PoS Benefits: Greener, Faster, Friendlier


PoS shines where PoW stumbles:


  • Energy Efficiency: No mining = no massive electricity bills. It's way more eco-friendly.

  • Scalability: Without all the computational bottlenecks, PoS can handle more transactions per second.

  • Lower Barrier to Entry: You don’t need a warehouse of GPUs to participate. Just coins and an internet connection.


But It's Not Perfect...


There’s a flip side, of course. Because the system favors those who stake more, wealthier participants can end up with more influence.

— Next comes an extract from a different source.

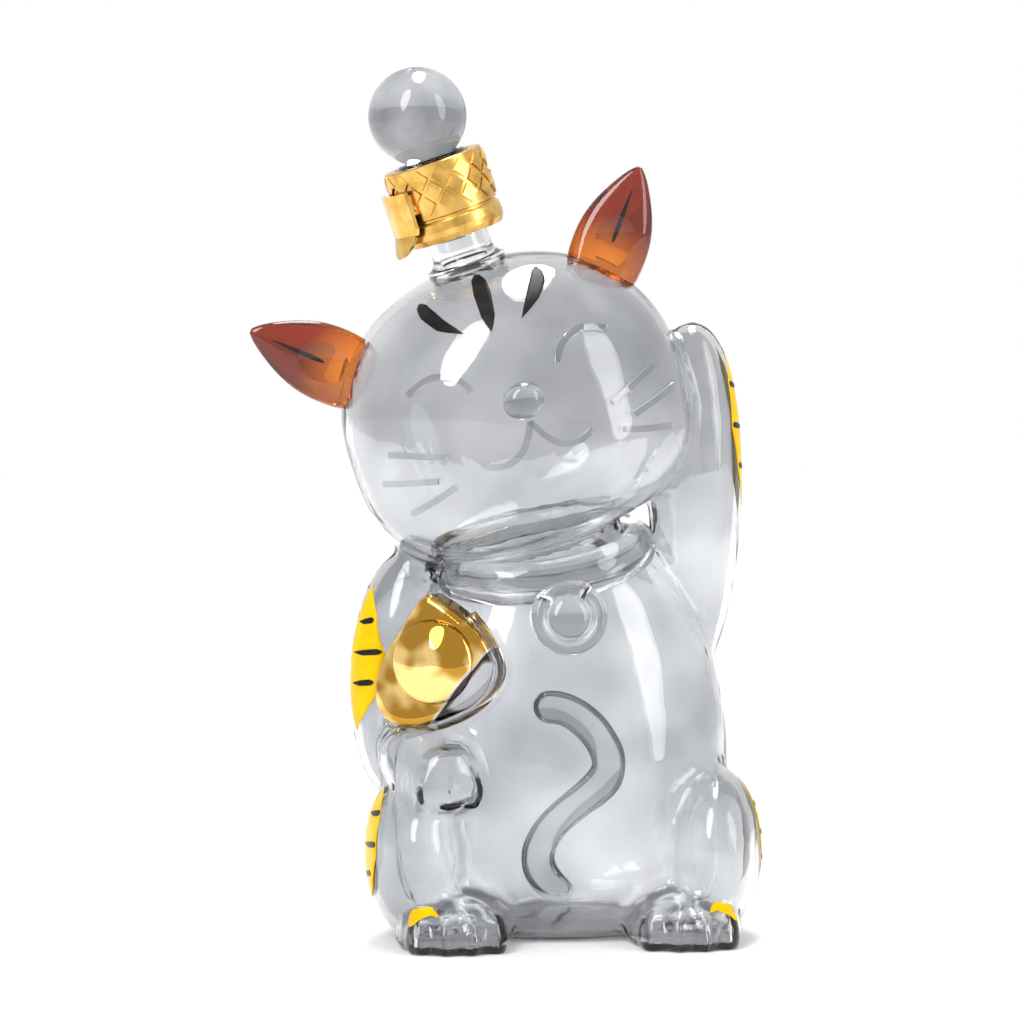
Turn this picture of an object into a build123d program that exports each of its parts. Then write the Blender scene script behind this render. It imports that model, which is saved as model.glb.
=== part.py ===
"""Figural liquor decanter: a seated, beckoning tiger cub in clear blown glass.

The hollow figure is one blown vessel: head, torso, haunches, a raised arm and a hanging arm
share one cavity. Solid glass pieces are fused on: neck, collar, bell, nose, feet, tail, amber
ears and the ingot. A gilt sleeve with a tag turns on the lip of the neck, and a ball stopper
with silicone rings closes the bore.

Frame, in millimetres: the origin is the centre of the resting face, +Z is up, the figure
faces -Y, and +X is at the right hand of someone who looks at its face.
"""

import math
import os

from build123d import *

# Glass thickness
WALL = 2.4
FLOOR = 6.0

# Head, in its own leaning frame: width along x, depth along y, height along the neck's axis
HEAD_LEAN = 18.4
HEAD_X = -13.0
HEAD_Y = 2.0
HEAD_Z = 154.5
HEAD_HALF_WIDTH = 51.2
HEAD_HALF_DEPTH = 41.5
HEAD_RISE = 45.6
HEAD_DROP = 40.0
CROWN_POWER = 2.2
JAW_POWER = 3.0

# Torso, a pear with a rounded heel
TORSO_Y = 8.0
TORSO_Z = 40.0
TORSO_HALF_WIDTH = 51.5
TORSO_HALF_DEPTH = 38.0
TORSO_RISE = 85.0
TORSO_DROP = 42.0
SHOULDER_POWER = 2.2
HEEL_POWER = 4.0

# Haunches, one each side
HAUNCH_X = 43.5
HAUNCH_Y = -10.0
HAUNCH_Z = 26.5
HAUNCH_HALF_WIDTH = 15.0
HAUNCH_HALF_DEPTH = 26.0
HAUNCH_RISE = 24.0
HAUNCH_DROP = 26.0
HAUNCH_POWER = 2.1

# Raised arm and its beckoning paw, in one leaf-shaped form
RAISED_ARM_X = 41.0
RAISED_ARM_Y = 9.0
RAISED_ARM_Z = 134.0
RAISED_ARM_LEAN = -1.0
RAISED_ARM_HALF_WIDTH = 14.2
RAISED_ARM_HALF_DEPTH = 13.2
RAISED_ARM_RISE = 46.0
RAISED_ARM_DROP = 58.0
PAW_TIP_POWER = 2.3
ARM_ROOT_POWER = 1.9

# Hanging arm: upper arm, forearm and the paw on the knee
HANGING_ARM_LEAN = 2.0
HANGING_ARM_X = -45.0
HANGING_ARM_Y = 3.0
HANGING_ARM_Z = 76.0
HANGING_ARM_HALF_WIDTH = 17.0
HANGING_ARM_HALF_DEPTH = 15.0
HANGING_ARM_HALF_LENGTH = 38.0
FOREARM_X = -44.0
FOREARM_Y = -15.0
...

Over time, this can lead to a kind of economic centralization, something crypto was meant to fight against.


Also, PoS is newer. While it's shown a lot of promise, it hasn't been battle-tested for as long as PoW.


Proof of Work and Proof of Stake Compared: Strengths, Weaknesses, and Use Cases


Security: Who’s Got the Edge?


  • PoW: Proven, time-tested, insanely hard to attack (but expensive).

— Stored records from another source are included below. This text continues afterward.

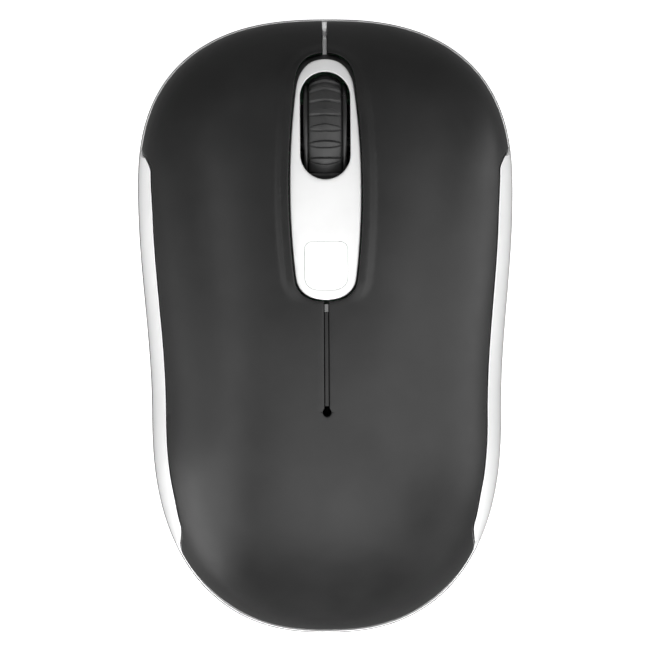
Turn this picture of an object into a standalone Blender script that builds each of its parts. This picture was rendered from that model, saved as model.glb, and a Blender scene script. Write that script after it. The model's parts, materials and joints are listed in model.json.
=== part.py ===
"""Compact wireless computer mouse, modelled piece by piece.

+Y points to the nose, +X to the right and +Z up. The origin is on the desk below the middle of
the body. Sizes are in millimetres, and MM turns them into metres where a mesh is made.
"""
import math

import bmesh
import bpy
from mathutils import Matrix, Vector

MM = 0.001
GAP = 0.3                 # clearance between neighbouring pieces

# Driving dimensions
BODY_LENGTH = 98.2
FRONT_WIDTH = 60.0        # at the widest place, ahead of the middle
WAIST_WIDTH = 55.9
BODY_HEIGHT = 36.5
WALL = 1.5                # shell thickness
WHEEL_TRAVEL = 0.6        # how far the wheel is pressed down to click

# Plan outline
HALF_LENGTH = BODY_LENGTH / 2
FRONT_HALF = FRONT_WIDTH / 2
WAIST_HALF = WAIST_WIDTH / 2
WIDEST_Y = 21.8
WAIST_Y = -14.0
NOSE_POWER = 2.5
TAIL_POWER = 2.4

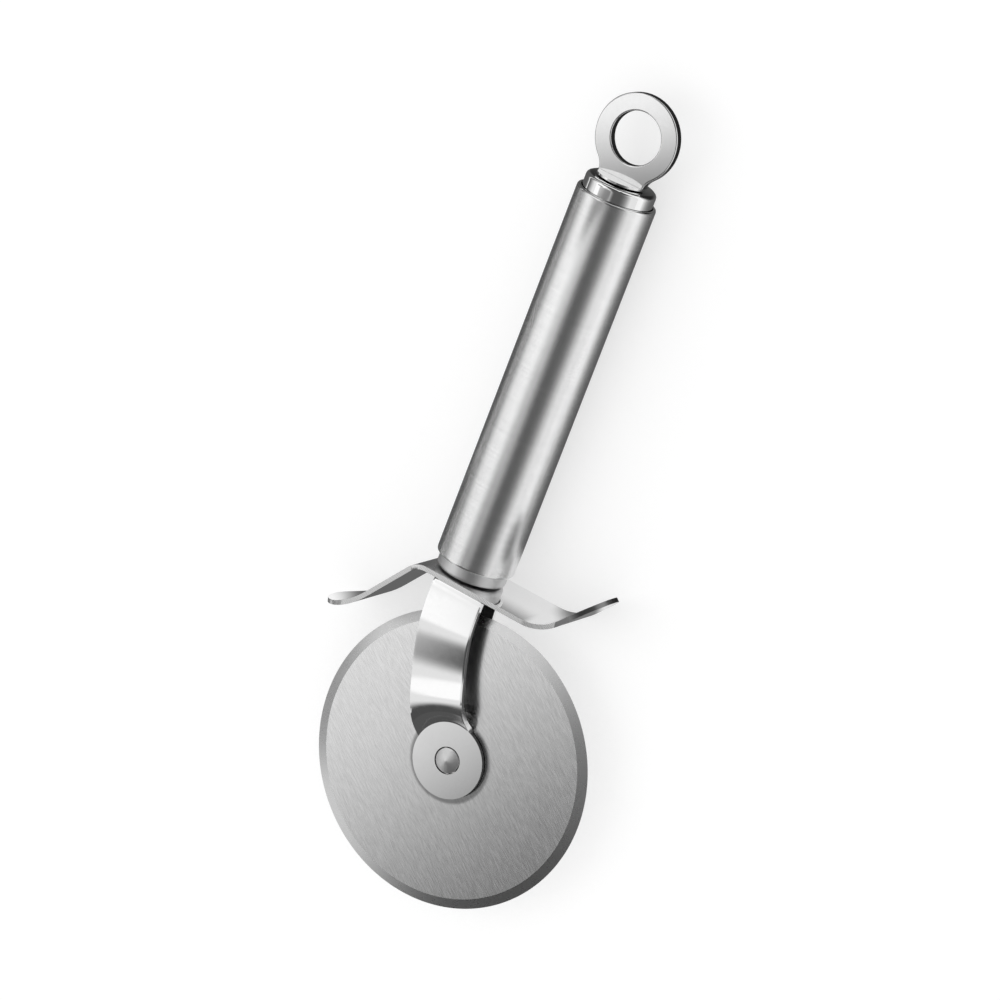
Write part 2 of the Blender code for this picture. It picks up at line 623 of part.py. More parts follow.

  • PoS: Secure with proper decentralization, but theoretically vulnerable if the rich dominate the network.


Environmental Impact: This One’s a No-Brainer


  • PoW: Energy guzzler. Not great for the planet.

  • PoS: Hugely efficient. Much more sustainable.


Decentralization: A Bit of a Mixed Bag


  • PoW: Ideally decentralized, but mining pools and access to cheap power skew the field.

  • PoS: Easier for individuals to join, but big holders can dominate if not carefully balanced.


Scalability: Who’s Faster?


  • PoW: Sluggish and limited.

  • PoS: Generally faster and more suitable for modern blockchain applications.


Who’s Using What?


Popular PoW Chains


  • Bitcoin: The original and still the biggest. PoW to its core.

  • Litecoin: A faster, lighter version of Bitcoin.

  • Dogecoin: Yes, the meme coin, also PoW-based.


These networks prioritize security and decentralization, even if that means sacrificing some efficiency.


Rising PoS Stars


  • Ethereum 2.0: After a long-awaited upgrade, Ethereum now runs on PoS.

  • Cardano: Designed from the ground up for PoS.

  • Polkadot and Solana: Both use PoS to support faster, more scalable applications.


These platforms aim to balance speed, cost, and sustainability, big priorities for modern developers.


So, Which One Wins?


Truth is, there’s no single “winner.” Both Proof of Work and Proof of Stake have their own strengths and flaws, and each one fits a different kind of blockchain personality.


  • Want rock-solid security, even if it costs more? PoW’s your guy.

  • Want speed, efficiency, and eco-friendliness? PoS might be a better fit.


But here’s the kicker: as blockchain tech evolves, we might see hybrids, or even totally new systems, that go beyond PoW and PoS. Think of consensus mechanisms like car engines: today it's gas vs. electric, but tomorrow? Maybe it's fusion-powered hovercraft.


So, will either of these systems still be leading the charge a decade from now? Maybe. Maybe not. But for now, understanding how they work puts you way ahead of the pack.